無重力に近い浮遊感や、「落ちる」ことの恐怖と解放が同時に描かれるシーンは圧巻です。
映像も光や影、空間の広がりを丁寧に描いていて、セリフがなくても感情が伝わるような演出が多く、じっくり世界に入り込めます。
あとがき
『サカサマのパテマ』は、観終わったあとに「視点って、こんなに世界を変えるんだ」って改めて気づかせてくれる映画でした。
まず、“重力の違い”を通して描かれる価値観のズレがものすごくおもしろい。
パテマにとっての「落ちる」は、エイジにとっての「落ち着く」。
逆にエイジの地面は、パテマにとって「空に吸い込まれる恐怖」なんですよ。
でも、ふたりは手をつなぎ合って、互いの世界を少しずつ理解していく――
その姿が、とても美しくて、切なくて、温かい。
物語自体は静かで派手じゃないけど、じわじわ胸に染み込んでくる。
アクションよりも、人の心の動きや関係性に重点があるから、「静かな感動」を求めてる人にはすごく響くと思う。
そして、最後に
「空とは何か? 自由とは? “正しさ”とは誰が決めるのか?」
という問いが、ふわっと心に残る。
それを声高に言わず、視覚や状況の中で語らせているのが、ものすごく丁寧で好感持てました。
また、音楽や映像についても。
映像の演出は本当に素晴らしくて、「ただのアニメ映画」って言葉じゃ片づけられない芸術性がある。

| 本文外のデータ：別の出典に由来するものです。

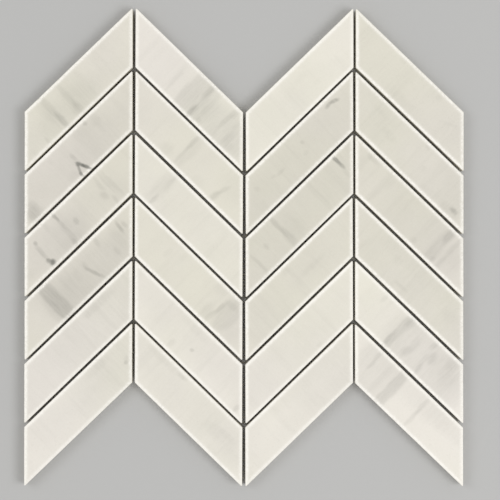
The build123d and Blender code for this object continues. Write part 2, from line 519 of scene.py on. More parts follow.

空に落ちていくような浮遊感とか、逆さまの建物とか、何気ないシーンが全部詩的なんです。
大島ミチルの音楽もやわらかくて心地よくて、世界観をさらにふくらませてくれます。物語の静けさと余白を、音がちゃんと支えてくれてる感じ。
「SFだけど哲学的」「ロマンスもあるけど甘すぎない」「冒険だけど内面的」――
そんなバランスが好きな人には刺さると思います。